At my old job, I had the fun task of "choosing" the policy for my company every year. I'd get quotes from multiple companies, create a spreadsheet that allowed apples to apples comparisons of approx. 30 plans, eliminate the obviously terrible options, go over the rest with a fine-toothed comb, narrow it down to the two or three best choices, summarize these for my boss, who had the final say...
...and she'd put off looking at the data until all the deadlines were passed and we had no choice but to go with the updated version of the crappy plan we were already on.
The next year, about a month out, she'd ask me to round up quotes again and the process would repeat.
Just one of the many, many reasons I'm no longer at that job.
A few numbers for the curious:
(keep in mind that this is only health insurance... vision and dental weren't covered, or even offered)
My data's a couple years out-of-date, so premiums will have gone up since them (they went up every year like clockwork), but here's a rundown of
approx. what was charged and who paid what.
Part of the idea behind employer-provided healthcare is that the employer can pay all or part of the premium, so it becomes part of your pay package.
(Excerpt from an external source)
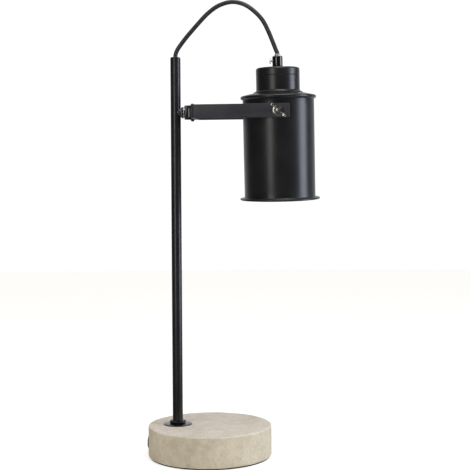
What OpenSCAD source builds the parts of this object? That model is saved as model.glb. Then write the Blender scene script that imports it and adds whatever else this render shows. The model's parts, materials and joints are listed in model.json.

In theory, it can be a very nice perk. My current employer actually pays the bulk of the premium for all employees, and it's incredible. It's also, in my experience, vanishingly rare.
In reality, the employer chooses what portion they pay, and in shitty hands, it's a good way to say "yes, we offer health insurance to our employees," while the reality is so prohibitively expensive that many employees decline coverage, so the company doesn't have to pay a dime.
My previous, crappy employer paid 1/2 of the employee's premium, and $0 of any additional premiums if you wanted your spouse or children covered.
The plan we had actually wasn't too bad... not great, but then, ALL the options, even the most expensive, were crappy (High deductibles and insane prices for out-of-network coverage... whatever you do, don't get sick when you're out of town).
For our particular plan, the
monthly pricing was roughly this.
Employee Only: $450
Employee + Spouse: $900
Employee + Children*: $850
Employee + Spouse + Children*: $1,200
*Doesn't matter how many children, it's a flat rate.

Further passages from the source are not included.